_What to do_.
Go through the listing and write out all of it exactly.

start Collected material

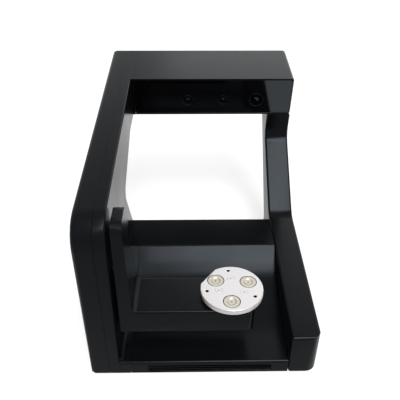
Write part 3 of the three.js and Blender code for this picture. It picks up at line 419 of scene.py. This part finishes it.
def make_materials(covers, turntable, optics):
    """The groups that the materials share, and one material for each finish."""
    GROUPS["Moulded Grain"] = grain_group()
    GROUPS["Edge Wear and Highlight"] = edge_wear_and_highlight_group()
    GROUPS["Settled Dust"] = dust_group()
    GROUPS["Turned Lines"] = turned_lines_group()
    tint, shine, grain = tuple(covers.tint), tuple(covers.shine), covers.grain
    MATERIALS.update(
        cover=surface("Satin Black Plastic", tint, covers.roughness, specular=covers.level, grain=grain,
                      grain_depth=0.18, dust=0.003, wear_and_highlight=0.10, shine=shine),
        dark=surface("Dark Plastic and Painted Shade", (0.003, 0.003, 0.004), 0.42, specular=0.2, grain=grain, dust=0.003,
                     shine=shine),
        # Painted shade for the slots (near-black, weak reflection) and a painted highlight on the fin
        # edges.
        vent=surface("Vent Painted Shade", (0.0015, 0.0015, 0.0018), 0.55, specular=0.035, grain=grain, dust=0.001,
                     wear_and_highlight=1.0, wear_and_highlight_tint=(0.035, 0.037, 0.042), shine=shine),
        gloss=surface("Glossy Black Panel", tuple(optics.panel_tint), 0.05, specular=0.5, grain=4.0 * MM,
                      grain_depth=0.01, wander=0.25, dust=0.0, wear_and_highlight=0.05, shine=shine),
        glass=surface("Coated Lens Glass", tuple(optics.glass_tint), 0.03, specular=0.35, grain=6.0 * MM,
                      grain_depth=0.01, wander=0.2, dust=0.0, wear_and_highlight=0.0, shine=(0.75, 0.85, 1.0)),
        anodised=surface("Black Anodised", (0.0010, 0.0010, 0.0013), 0.35, specular=0.1,
                         grain=0.2 * MM, grain_depth=0.1, dust=0.0, wear_and_highlight=0.1,
                         wear_and_highlight_tint=(0.01, 0.01, 0.012)),
        plate=turned_metal("Silver Plate", tuple(turntable.plate_tint), 0.34, metal=0.25, depth=0.05),
        magnet=turned_metal("Magnet Plating", tuple(turntable.magnet_tint), 0.42, metal=0.3, depth=0.04),
        steel=turned_metal("Bare Steel", (0.45, 0.46, 0.48), 0.32),
        blackened=turned_metal("Blackened Steel", (0.012, 0.012, 0.014), 0.35, metal=0.6),
        aluminium=surface("Milled Aluminium", (0.72, 0.73, 0.75), 0.34, metal=1.0, grain=0.3 * MM,
                          grain_depth=0.2, dust=0.03),
        sheet=surface("Zinc Sheet", (0.52, 0.53, 0.55), 0.38, metal=1.0, grain=3.0 * MM,
                      grain_depth=0.1, wander=0.3, dust=0.04),
        rubber=surface("Foot Rubber", (0.014, 0.014, 0.014), 0.8, specular=0.3, grain=0.3 * MM,
                       grain_depth=0.5, dust=0.02, wear_and_highlight=0.3),
        board=surface("Board Laminate", (0.02, 0.16, 0.07), 0.45, grain=1.2 * MM, grain_depth=0.3,
                      dust=0.02),
    )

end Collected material

_Full answer_.
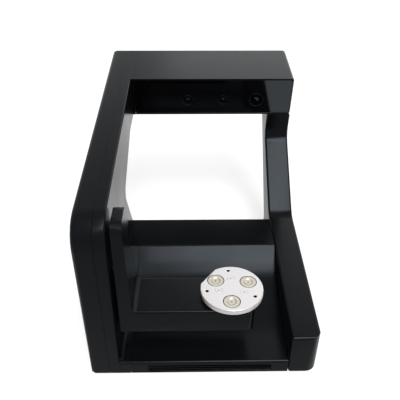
Write part 3 of the three.js and Blender code for this picture. It picks up at line 419 of scene.py. This part finishes it.
def make_materials(covers, turntable, optics):
    """The groups that the materials share, and one material for each finish."""
    GROUPS["Moulded Grain"] = grain_group()
    GROUPS["Edge Wear and Highlight"] = edge_wear_and_highlight_group()
    GROUPS["Settled Dust"] = dust_group()
    GROUPS["Turned Lines"] = turned_lines_group()
    tint, shine, grain = tuple(covers.tint), tuple(covers.shine), covers.grain
    MATERIALS.update(
        cover=surface("Satin Black Plastic", tint, covers.roughness, specular=covers.level, grain=grain,
                      grain_depth=0.18, dust=0.003, wear_and_highlight=0.10, shine=shine),
        dark=surface("Dark Plastic and Painted Shade", (0.003, 0.003, 0.004), 0.42, specular=0.2, grain=grain, dust=0.003,
                     shine=shine),
        # Painted shade for the slots (near-black, weak reflection) and a painted highlight on the fin
        # edges.
        vent=surface("Vent Painted Shade", (0.0015, 0.0015, 0.0018), 0.55, specular=0.035, grain=grain, dust=0.001,
                     wear_and_highlight=1.0, wear_and_highlight_tint=(0.035, 0.037, 0.042), shine=shine),
        gloss=surface("Glossy Black Panel", tuple(optics.panel_tint), 0.05, specular=0.5, grain=4.0 * MM,
                      grain_depth=0.01, wander=0.25, dust=0.0, wear_and_highlight=0.05, shine=shine),
        glass=surface("Coated Lens Glass", tuple(optics.glass_tint), 0.03, specular=0.35, grain=6.0 * MM,
                      grain_depth=0.01, wander=0.2, dust=0.0, wear_and_highlight=0.0, shine=(0.75, 0.85, 1.0)),
        anodised=surface("Black Anodised", (0.0010, 0.0010, 0.0013), 0.35, specular=0.1,
                         grain=0.2 * MM, grain_depth=0.1, dust=0.0, wear_and_highlight=0.1,
                         wear_and_highlight_tint=(0.01, 0.01, 0.012)),
        plate=turned_metal("Silver Plate", tuple(turntable.plate_tint), 0.34, metal=0.25, depth=0.05),
        magnet=turned_metal("Magnet Plating", tuple(turntable.magnet_tint), 0.42, metal=0.3, depth=0.04),
        steel=turned_metal("Bare Steel", (0.45, 0.46, 0.48), 0.32),
        blackened=turned_metal("Blackened Steel", (0.012, 0.012, 0.014), 0.35, metal=0.6),
        aluminium=surface("Milled Aluminium", (0.72, 0.73, 0.75), 0.34, metal=1.0, grain=0.3 * MM,
                          grain_depth=0.2, dust=0.03),
        sheet=surface("Zinc Sheet", (0.52, 0.53, 0.55), 0.38, metal=1.0, grain=3.0 * MM,
                      grain_depth=0.1, wander=0.3, dust=0.04),
        rubber=surface("Foot Rubber", (0.014, 0.014, 0.014), 0.8, specular=0.3, grain=0.3 * MM,
                       grain_depth=0.5, dust=0.02, wear_and_highlight=0.3),
        board=surface("Board Laminate", (0.02, 0.16, 0.07), 0.45, grain=1.2 * MM, grain_depth=0.3,
                      dust=0.02),
    )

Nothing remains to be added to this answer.